> Written task:
Retype the material in full, keeping every word the same.

+-------+

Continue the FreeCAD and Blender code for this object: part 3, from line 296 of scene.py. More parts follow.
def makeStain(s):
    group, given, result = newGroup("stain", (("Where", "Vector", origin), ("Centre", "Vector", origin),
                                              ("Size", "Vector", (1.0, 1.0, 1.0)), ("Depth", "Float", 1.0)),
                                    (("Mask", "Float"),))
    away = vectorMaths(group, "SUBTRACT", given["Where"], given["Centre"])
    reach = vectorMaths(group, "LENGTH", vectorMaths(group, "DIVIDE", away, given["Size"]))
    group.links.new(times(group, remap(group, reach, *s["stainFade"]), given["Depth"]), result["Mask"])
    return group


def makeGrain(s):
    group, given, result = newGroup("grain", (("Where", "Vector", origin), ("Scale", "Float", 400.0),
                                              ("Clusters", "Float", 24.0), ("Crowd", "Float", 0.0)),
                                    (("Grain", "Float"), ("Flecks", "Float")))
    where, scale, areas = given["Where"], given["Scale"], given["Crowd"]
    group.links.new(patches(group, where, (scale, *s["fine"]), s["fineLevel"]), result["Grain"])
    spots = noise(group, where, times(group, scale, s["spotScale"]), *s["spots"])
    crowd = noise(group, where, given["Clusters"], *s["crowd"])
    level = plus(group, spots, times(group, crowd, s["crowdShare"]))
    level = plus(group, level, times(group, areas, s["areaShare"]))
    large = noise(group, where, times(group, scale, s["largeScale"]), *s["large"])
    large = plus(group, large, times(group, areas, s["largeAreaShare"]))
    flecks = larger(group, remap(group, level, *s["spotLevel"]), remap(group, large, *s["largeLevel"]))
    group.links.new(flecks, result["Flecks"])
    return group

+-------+

> Task result:
Continue the FreeCAD and Blender code for this object: part 3, from line 296 of scene.py. More parts follow.
def makeStain(s):
    group, given, result = newGroup("stain", (("Where", "Vector", origin), ("Centre", "Vector", origin),
                                              ("Size", "Vector", (1.0, 1.0, 1.0)), ("Depth", "Float", 1.0)),
                                    (("Mask", "Float"),))
    away = vectorMaths(group, "SUBTRACT", given["Where"], given["Centre"])
    reach = vectorMaths(group, "LENGTH", vectorMaths(group, "DIVIDE", away, given["Size"]))
    group.links.new(times(group, remap(group, reach, *s["stainFade"]), given["Depth"]), result["Mask"])
    return group


def makeGrain(s):
    group, given, result = newGroup("grain", (("Where", "Vector", origin), ("Scale", "Float", 400.0),
                                              ("Clusters", "Float", 24.0), ("Crowd", "Float", 0.0)),
                                    (("Grain", "Float"), ("Flecks", "Float")))
    where, scale, areas = given["Where"], given["Scale"], given["Crowd"]
    group.links.new(patches(group, where, (scale, *s["fine"]), s["fineLevel"]), result["Grain"])
    spots = noise(group, where, times(group, scale, s["spotScale"]), *s["spots"])
    crowd = noise(group, where, given["Clusters"], *s["crowd"])
    level = plus(group, spots, times(group, crowd, s["crowdShare"]))
    level = plus(group, level, times(group, areas, s["areaShare"]))
    large = noise(group, where, times(group, scale, s["largeScale"]), *s["large"])
    large = plus(group, large, times(group, areas, s["largeAreaShare"]))
    flecks = larger(group, remap(group, level, *s["spotLevel"]), remap(group, large, *s["largeLevel"]))
    group.links.new(flecks, result["Flecks"])
    return group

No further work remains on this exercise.